24      It is repeated that the answers are clear and that what is proposed is in reality an attempt to cross-examine the Panel, in the face of its findings.  It is an attempt to get it to move to a consideration of the merits of the whole case, as opposed to answering specific questions. 

25      Finally, if the defendant considers that the detailed Reasons provided by the Panel are illogical, erroneous or the like, it has its remedy by way of seeking a judicial review in the Supreme Court.  This it has not done. 

26      Leave should be refused to the defendant in relation to its attempt to forward further questions to the Panel. 

Ruling

27      In my opinion, whilst Mr McKenzie advanced eloquent and well-prepared arguments, the defendant is not entitled to forward the proposed further questions.  Apart from anything else, I agree with Mr Paoletti that this is really an attempt to effectively cross-examine the Panel or to persuade it to move from the position which it has previously adopted in its answers. 

28      This is not a situation such as that to be found in Lianos or Unalan.  If the Certificate of Opinion containing the answers is considered as an separate and independent document, those answers are quite clear.  Unlike the situation in Lianos, there are no concerns as to the meaning of the Certificate.  Unlike the situation in Unalan, the Panel has answered the questions and has answered them clearly and unambiguously.

29      The plaintiff has suffered the injury of left lateral epicondylitis, which has resolved.  However, she still suffers from a medical condition of the mind which has been materially contributed to by injury suffered in her employment with the defendant – see question 3.  That injury is permanent in that it is likely to last for, during or through the foreseeable future – see question 4.  The plaintiff is incapacitated for her previous employment and that is likely to be permanent within the meaning of the Act – see questions 5 and 6.  Her psychiatric condition results in or materially contributes to her having no current work capacity within the meaning of the Act – see question 15.  Such incapacity, being that identified in response to question 15, is likely to be permanent, meaning likely to last for, during or through the foreseeable future – see question 18.

30 To my mind, all relevant questions have been answered succinctly, clearly and without any ambiguity.
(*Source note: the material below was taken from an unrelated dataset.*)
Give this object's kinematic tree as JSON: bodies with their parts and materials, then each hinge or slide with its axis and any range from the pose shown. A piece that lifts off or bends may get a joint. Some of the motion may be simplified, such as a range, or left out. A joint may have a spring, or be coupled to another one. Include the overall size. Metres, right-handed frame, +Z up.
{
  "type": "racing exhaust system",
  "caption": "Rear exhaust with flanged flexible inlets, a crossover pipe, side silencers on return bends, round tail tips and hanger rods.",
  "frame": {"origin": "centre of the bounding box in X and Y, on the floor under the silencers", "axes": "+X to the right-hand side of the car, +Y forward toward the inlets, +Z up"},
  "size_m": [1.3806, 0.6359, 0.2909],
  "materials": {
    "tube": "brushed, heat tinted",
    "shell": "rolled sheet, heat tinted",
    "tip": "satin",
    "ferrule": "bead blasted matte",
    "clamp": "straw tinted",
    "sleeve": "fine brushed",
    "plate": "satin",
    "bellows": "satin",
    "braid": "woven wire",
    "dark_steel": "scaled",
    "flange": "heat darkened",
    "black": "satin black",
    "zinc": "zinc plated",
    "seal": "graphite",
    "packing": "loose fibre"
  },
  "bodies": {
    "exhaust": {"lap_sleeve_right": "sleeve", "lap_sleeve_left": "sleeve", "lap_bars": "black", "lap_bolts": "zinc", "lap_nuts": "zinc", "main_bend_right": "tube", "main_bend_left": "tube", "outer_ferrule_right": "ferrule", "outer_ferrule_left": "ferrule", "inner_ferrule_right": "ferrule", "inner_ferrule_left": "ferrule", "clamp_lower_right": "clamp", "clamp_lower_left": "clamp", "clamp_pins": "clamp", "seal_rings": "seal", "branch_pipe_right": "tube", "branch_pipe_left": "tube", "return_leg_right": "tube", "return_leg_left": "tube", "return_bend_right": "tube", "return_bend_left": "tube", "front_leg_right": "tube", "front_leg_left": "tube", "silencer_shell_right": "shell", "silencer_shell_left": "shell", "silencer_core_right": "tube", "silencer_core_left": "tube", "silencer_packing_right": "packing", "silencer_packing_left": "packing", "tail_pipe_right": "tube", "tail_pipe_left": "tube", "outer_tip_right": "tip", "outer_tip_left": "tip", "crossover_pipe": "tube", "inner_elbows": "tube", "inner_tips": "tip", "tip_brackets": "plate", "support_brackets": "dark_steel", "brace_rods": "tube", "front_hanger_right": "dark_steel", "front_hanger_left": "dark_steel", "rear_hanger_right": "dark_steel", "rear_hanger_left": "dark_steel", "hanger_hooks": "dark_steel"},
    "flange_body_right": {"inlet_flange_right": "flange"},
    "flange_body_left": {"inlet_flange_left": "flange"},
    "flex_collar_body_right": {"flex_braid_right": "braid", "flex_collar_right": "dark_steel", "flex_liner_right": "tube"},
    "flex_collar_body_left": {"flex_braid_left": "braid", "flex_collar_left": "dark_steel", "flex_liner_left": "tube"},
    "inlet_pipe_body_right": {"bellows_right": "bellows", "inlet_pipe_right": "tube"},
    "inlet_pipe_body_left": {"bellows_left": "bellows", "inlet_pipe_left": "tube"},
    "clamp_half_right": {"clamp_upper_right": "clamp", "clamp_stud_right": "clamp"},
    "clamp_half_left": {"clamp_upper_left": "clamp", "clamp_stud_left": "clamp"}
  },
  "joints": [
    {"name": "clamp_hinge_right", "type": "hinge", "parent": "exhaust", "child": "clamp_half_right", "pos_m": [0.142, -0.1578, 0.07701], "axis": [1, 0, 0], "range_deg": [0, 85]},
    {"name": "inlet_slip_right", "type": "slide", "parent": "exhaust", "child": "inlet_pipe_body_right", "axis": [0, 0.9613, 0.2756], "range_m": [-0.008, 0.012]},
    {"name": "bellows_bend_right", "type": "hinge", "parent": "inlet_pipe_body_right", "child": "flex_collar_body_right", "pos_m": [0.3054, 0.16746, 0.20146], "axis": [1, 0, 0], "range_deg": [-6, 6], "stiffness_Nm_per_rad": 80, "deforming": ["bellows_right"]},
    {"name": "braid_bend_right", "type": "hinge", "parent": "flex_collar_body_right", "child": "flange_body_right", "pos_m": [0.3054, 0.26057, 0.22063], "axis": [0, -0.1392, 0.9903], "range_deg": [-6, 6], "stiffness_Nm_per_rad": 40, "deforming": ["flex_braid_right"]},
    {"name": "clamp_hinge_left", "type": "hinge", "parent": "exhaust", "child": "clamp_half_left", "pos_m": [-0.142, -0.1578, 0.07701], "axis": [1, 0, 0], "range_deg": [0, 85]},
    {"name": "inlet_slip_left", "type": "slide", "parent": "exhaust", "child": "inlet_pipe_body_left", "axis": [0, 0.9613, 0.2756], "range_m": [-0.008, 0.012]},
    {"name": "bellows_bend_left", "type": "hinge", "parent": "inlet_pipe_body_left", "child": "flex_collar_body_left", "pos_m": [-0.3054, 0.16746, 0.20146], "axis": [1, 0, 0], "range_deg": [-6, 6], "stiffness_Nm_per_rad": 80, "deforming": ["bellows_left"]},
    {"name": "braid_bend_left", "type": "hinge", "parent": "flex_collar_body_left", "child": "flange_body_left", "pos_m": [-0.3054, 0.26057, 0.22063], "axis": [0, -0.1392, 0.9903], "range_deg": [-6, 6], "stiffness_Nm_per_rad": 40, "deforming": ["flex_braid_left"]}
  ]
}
Accordingly, the Certificate of Opinion is clear and unambiguous. To send further questions based upon extracts from the Reasons for Opinion is an attempt at cross-examination so as to persuade the Panel to alter its Certificate. To my mind, that is not a course of action which falls within the operation of the Act or s274. To send further questions of this nature would be an abuse of process.

31      Further, I agree with Mr Paoletti that, if the defendant is of the opinion that the Reasons for Opinion are in some way deficient, illogical or erroneous, it has its remedy by way of judicial review in the Supreme Court.  Its remedy is not to send further questions in a situation where the original answers are quite clear.  I repeat that I find no ambiguity, lack of clarity or lack of completeness.  The Certificate of Opinion is a perfectly valid one in accordance with the provisions of the Act.

32      Accordingly, leave to refer further answers to the Panel is refused.  I shall hear the parties as to any further orders that are required.